_WORK TO COMPLETE_
Quote all of the data below exactly, please.

_SOURCE EXCERPT_
-------

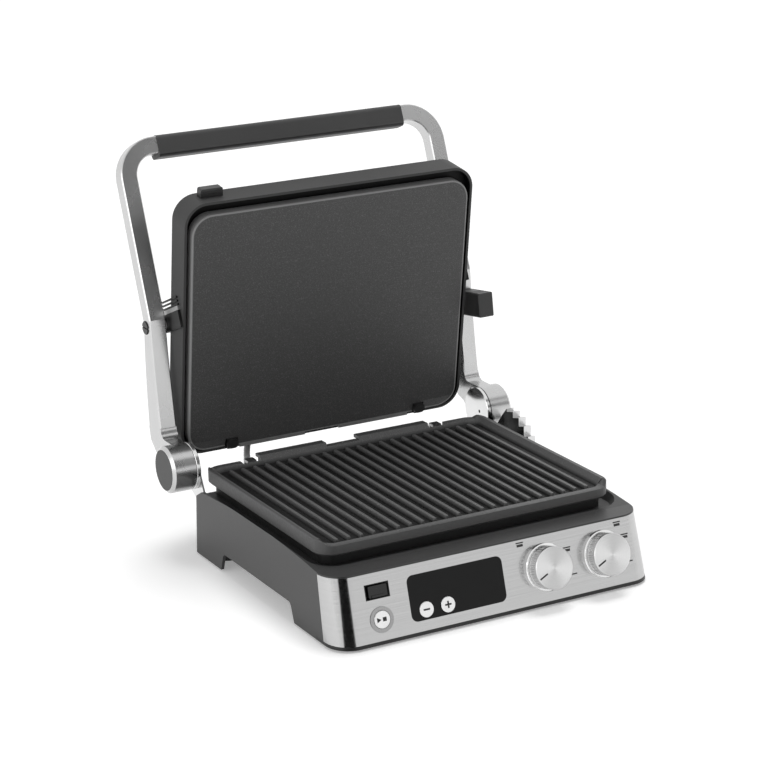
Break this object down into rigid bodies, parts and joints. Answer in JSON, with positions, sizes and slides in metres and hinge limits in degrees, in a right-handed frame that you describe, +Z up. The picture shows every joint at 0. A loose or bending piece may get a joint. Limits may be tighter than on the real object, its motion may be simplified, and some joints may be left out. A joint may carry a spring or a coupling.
{
  "type": "panini press",
  "caption": "Contact grill press: ribbed lower plate, flat upper plate on a floating lid carried by two hinged cast arms with a grip bar; sloping front with display, keys and knobs",
  "frame": {"origin": "middle of the base's footprint, on the table", "axes": "+Z up, +X to the right seen from the controls, +Y from the controls towards the hinge"},
  "size_m": [0.36, 0.4215, 0.3671],
  "materials": {
    "body_plastic": "satin dark grey moulding",
    "lid_plastic": "satin dark moulding",
    "rubber": "matte",
    "fastener": "plated",
    "brushed_steel": "brushed along its length",
    "display_gloss": "gloss black",
    "board": "satin board",
    "bright_metal": "bright polished",
    "black_plastic": "satin black",
    "sheet_aluminium": "bright sheet",
    "heater_steel": "dull sheath",
    "sleeve_grey": "ribbed sleeve",
    "plate_coating": "fine speckled non-stick coating",
    "button_silver": "silver",
    "knob_metal": "spun face",
    "cast_aluminium": "fine satin casting",
    "grip_plastic": "matte dark grey"
  },
  "bodies": {
    "base": {"base_housing": "body_plastic", "bottom_cover": "body_plastic", "feet": "rubber", "bottom_screws": "fastener", "front_panel": "brushed_steel", "display_window": "display_gloss", "display_module": "board", "start_ring": "bright_metal", "release_bezel": "black_plastic", "knob_flanges": "bright_metal", "thermostats": "black_plastic", "power_board": "board", "lower_reflector": "sheet_aluminium", "lower_element": "heater_steel", "lower_clips": "heater_steel", "left_hinge_bracket": "bright_metal", "right_hinge_bracket": "bright_metal", "hinge_screws": "fastener", "hinge_nuts": "fastener", "toothed_quadrant": "bright_metal", "quadrant_screws": "fastener", "inlet_gland": "black_plastic", "wiring_sleeve": "sleeve_grey"},
    "lower_plate": {"lower_plate": "plate_coating"},
    "start_button": {"start_button": "button_silver"},
    "minus_button": {"minus_button": "button_silver"},
    "plus_button": {"plus_button": "button_silver"},
    "lower_release": {"lower_release": "black_plastic"},
    "knob_left": {"knob_left": "knob_metal", "knob_left_pointer": "black_plastic"},
    "knob_right": {"knob_right": "knob_metal", "knob_right_pointer": "black_plastic"},
    "handle_frame": {"left_arm": "cast_aluminium", "right_arm": "cast_aluminium", "grip": "grip_plastic", "hinge_caps": "grip_plastic", "pivot_screws": "fastener"},
    "height_stop": {"height_stop": "black_plastic"},
    "pivot_carriers": {"left_pivot_disc": "fastener", "right_pivot_disc": "fastener"},
    "lid": {"lid_housing": "lid_plastic", "lid_cover": "brushed_steel", "lid_screws": "fastener", "upper_reflector": "sheet_aluminium", "upper_element": "heater_steel", "upper_clips": "black_plastic", "left_pivot_bracket": "black_plastic", "right_pivot_bracket": "black_plastic", "pivot_strips": "bright_metal"},
    "upper_plate": {"upper_plate": "plate_coating"},
    "upper_release": {"upper_release": "black_plastic"}
  },
  "joints": [
    {"name": "arm_hinge", "type": "hinge", "parent": "base", "child": "handle_frame", "pos_m": [0, 0.153, 0.08], "axis": [-1, 0, 0], "range_deg": [-93.02, 80], "deforming": ["wiring_sleeve"]},
    {"name": "lid_follow", "type": "hinge", "parent": "handle_frame", "child": "pivot_carriers", "pos_m": [0, 0.2012, 0.2021], "axis": [-1, 0, 0], "range_deg": [-10.5, 12]},
    {"name": "lid_tilt", "type": "hinge", "parent": "pivot_carriers", "child": "lid", "pos_m": [0, 0.2012, 0.2021], "axis": [-1, 0, 0], "range_deg": [0, 27.2]},
    {"name": "lower_plate_lift", "type": "slide", "parent": "base", "child": "lower_plate", "axis": [0, 0, 1], "range_m": [0, 0.03]},
    {"name": "upper_plate_pull", "type": "slide", "parent": "lid", "child": "upper_plate", "axis": [0, -0.9906, -0.1371], "range_m": [0, 0.03]},
    {"name": "lower_release_push", "type": "slide", "parent": "base", "child": "lower_release", "axis": [0, 0.9613, -0.2756], "range_m": [0, 0.003], "stiffness_N_per_m": 600},
    {"name": "upper_release_push", "type": "slide", "parent": "lid", "child": "upper_release", "axis": [0, 0.1371, -0.9906], "range_m": [0, 0.003], "stiffness_N_per_m": 600},
    {"name": "start_push", "type": "slide", "parent": "base", "child": "start_button", "axis": [0, 0.9613, -0.2756], "range_m": [0, 0.001], "stiffness_N_per_m": 500},
    {"name": "minus_push", "type": "slide", "parent": "base", "child": "minus_button", "axis": [0, 0.9613, -0.2756], "range_m": [0, 0.001], "stiffness_N_per_m": 500},
    {"name": "plus_push", "type": "slide", "parent": "base", "child": "plus_button", "axis": [0, 0.9613, -0.2756], "range_m": [0, 0.001], "stiffness_N_per_m": 500},
    {"name": "knob_left_turn", "type": "hinge", "parent": "base", "child": "knob_left", "pos_m": [0.05, -0.13267, 0.03359], "axis": [0, 0.9613, -0.2756], "range_deg": [0, 240]},
    {"name": "knob_right_turn", "type": "hinge", "parent": "base", "child": "knob_right", "pos_m": [0.1098, -0.13267, 0.03359], "axis": [0, 0.9613, -0.2756], "range_deg": [0, 240]},
    {"name": "height_stop_slide", "type": "slide", "parent": "handle_frame", "child": "height_stop", "axis": [0, -0.9903, 0.1392], "range_m": [0, 0.01]}
  ],
  "couplings": [
    {"joint": "lid_follow", "follows": "arm_hinge", "ratio": -0.11713}
  ]
}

-------

_THE REPLY_
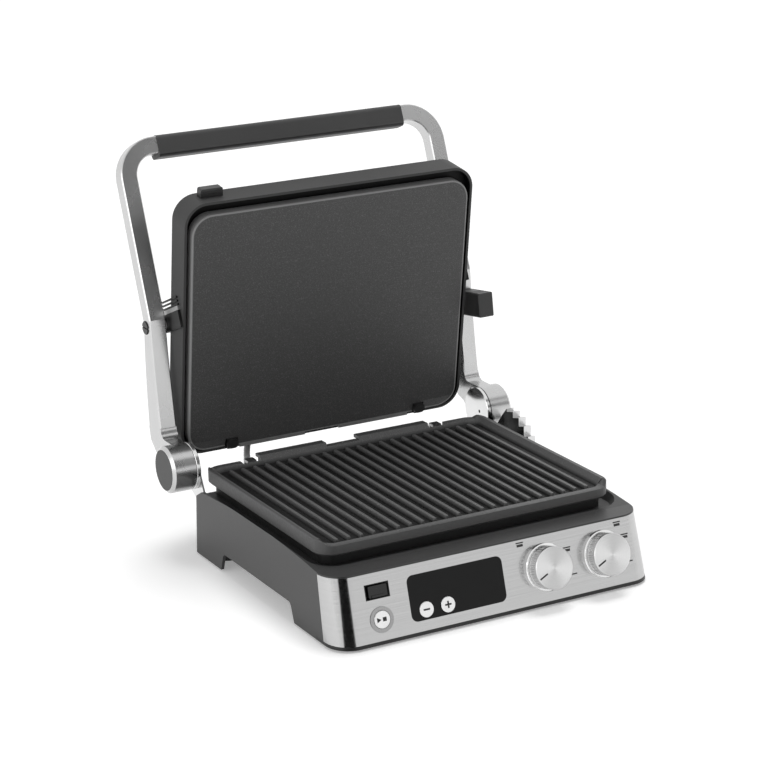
Break this object down into rigid bodies, parts and joints. Answer in JSON, with positions, sizes and slides in metres and hinge limits in degrees, in a right-handed frame that you describe, +Z up. The picture shows every joint at 0. A loose or bending piece may get a joint. Limits may be tighter than on the real object, its motion may be simplified, and some joints may be left out. A joint may carry a spring or a coupling.
{
  "type": "panini press",
  "caption": "Contact grill press: ribbed lower plate, flat upper plate on a floating lid carried by two hinged cast arms with a grip bar; sloping front with display, keys and knobs",
  "frame": {"origin": "middle of the base's footprint, on the table", "axes": "+Z up, +X to the right seen from the controls, +Y from the controls towards the hinge"},
  "size_m": [0.36, 0.4215, 0.3671],
  "materials": {
    "body_plastic": "satin dark grey moulding",
    "lid_plastic": "satin dark moulding",
    "rubber": "matte",
    "fastener": "plated",
    "brushed_steel": "brushed along its length",
    "display_gloss": "gloss black",
    "board": "satin board",
    "bright_metal": "bright polished",
    "black_plastic": "satin black",
    "sheet_aluminium": "bright sheet",
    "heater_steel": "dull sheath",
    "sleeve_grey": "ribbed sleeve",
    "plate_coating": "fine speckled non-stick coating",
    "button_silver": "silver",
    "knob_metal": "spun face",
    "cast_aluminium": "fine satin casting",
    "grip_plastic": "matte dark grey"
  },
  "bodies": {
    "base": {"base_housing": "body_plastic", "bottom_cover": "body_plastic", "feet": "rubber", "bottom_screws": "fastener", "front_panel": "brushed_steel", "display_window": "display_gloss", "display_module": "board", "start_ring": "bright_metal", "release_bezel": "black_plastic", "knob_flanges": "bright_metal", "thermostats": "black_plastic", "power_board": "board", "lower_reflector": "sheet_aluminium", "lower_element": "heater_steel", "lower_clips": "heater_steel", "left_hinge_bracket": "bright_metal", "right_hinge_bracket": "bright_metal", "hinge_screws": "fastener", "hinge_nuts": "fastener", "toothed_quadrant": "bright_metal", "quadrant_screws": "fastener", "inlet_gland": "black_plastic", "wiring_sleeve": "sleeve_grey"},
    "lower_plate": {"lower_plate": "plate_coating"},
    "start_button": {"start_button": "button_silver"},
    "minus_button": {"minus_button": "button_silver"},
    "plus_button": {"plus_button": "button_silver"},
    "lower_release": {"lower_release": "black_plastic"},
    "knob_left": {"knob_left": "knob_metal", "knob_left_pointer": "black_plastic"},
    "knob_right": {"knob_right": "knob_metal", "knob_right_pointer": "black_plastic"},
    "handle_frame": {"left_arm": "cast_aluminium", "right_arm": "cast_aluminium", "grip": "grip_plastic", "hinge_caps": "grip_plastic", "pivot_screws": "fastener"},
    "height_stop": {"height_stop": "black_plastic"},
    "pivot_carriers": {"left_pivot_disc": "fastener", "right_pivot_disc": "fastener"},
    "lid": {"lid_housing": "lid_plastic", "lid_cover": "brushed_steel", "lid_screws": "fastener", "upper_reflector": "sheet_aluminium", "upper_element": "heater_steel", "upper_clips": "black_plastic", "left_pivot_bracket": "black_plastic", "right_pivot_bracket": "black_plastic", "pivot_strips": "bright_metal"},
    "upper_plate": {"upper_plate": "plate_coating"},
    "upper_release": {"upper_release": "black_plastic"}
  },
  "joints": [
    {"name": "arm_hinge", "type": "hinge", "parent": "base", "child": "handle_frame", "pos_m": [0, 0.153, 0.08], "axis": [-1, 0, 0], "range_deg": [-93.02, 80], "deforming": ["wiring_sleeve"]},
    {"name": "lid_follow", "type": "hinge", "parent": "handle_frame", "child": "pivot_carriers", "pos_m": [0, 0.2012, 0.2021], "axis": [-1, 0, 0], "range_deg": [-10.5, 12]},
    {"name": "lid_tilt", "type": "hinge", "parent": "pivot_carriers", "child": "lid", "pos_m": [0, 0.2012, 0.2021], "axis": [-1, 0, 0], "range_deg": [0, 27.2]},
    {"name": "lower_plate_lift", "type": "slide", "parent": "base", "child": "lower_plate", "axis": [0, 0, 1], "range_m": [0, 0.03]},
    {"name": "upper_plate_pull", "type": "slide", "parent": "lid", "child": "upper_plate", "axis": [0, -0.9906, -0.1371], "range_m": [0, 0.03]},
    {"name": "lower_release_push", "type": "slide", "parent": "base", "child": "lower_release", "axis": [0, 0.9613, -0.2756], "range_m": [0, 0.003], "stiffness_N_per_m": 600},
    {"name": "upper_release_push", "type": "slide", "parent": "lid", "child": "upper_release", "axis": [0, 0.1371, -0.9906], "range_m": [0, 0.003], "stiffness_N_per_m": 600},
    {"name": "start_push", "type": "slide", "parent": "base", "child": "start_button", "axis": [0, 0.9613, -0.2756], "range_m": [0, 0.001], "stiffness_N_per_m": 500},
    {"name": "minus_push", "type": "slide", "parent": "base", "child": "minus_button", "axis": [0, 0.9613, -0.2756], "range_m": [0, 0.001], "stiffness_N_per_m": 500},
    {"name": "plus_push", "type": "slide", "parent": "base", "child": "plus_button", "axis": [0, 0.9613, -0.2756], "range_m": [0, 0.001], "stiffness_N_per_m": 500},
    {"name": "knob_left_turn", "type": "hinge", "parent": "base", "child": "knob_left", "pos_m": [0.05, -0.13267, 0.03359], "axis": [0, 0.9613, -0.2756], "range_deg": [0, 240]},
    {"name": "knob_right_turn", "type": "hinge", "parent": "base", "child": "knob_right", "pos_m": [0.1098, -0.13267, 0.03359], "axis": [0, 0.9613, -0.2756], "range_deg": [0, 240]},
    {"name": "height_stop_slide", "type": "slide", "parent": "handle_frame", "child": "height_stop", "axis": [0, -0.9903, 0.1392], "range_m": [0, 0.01]}
  ],
  "couplings": [
    {"joint": "lid_follow", "follows": "arm_hinge", "ratio": -0.11713}
  ]
}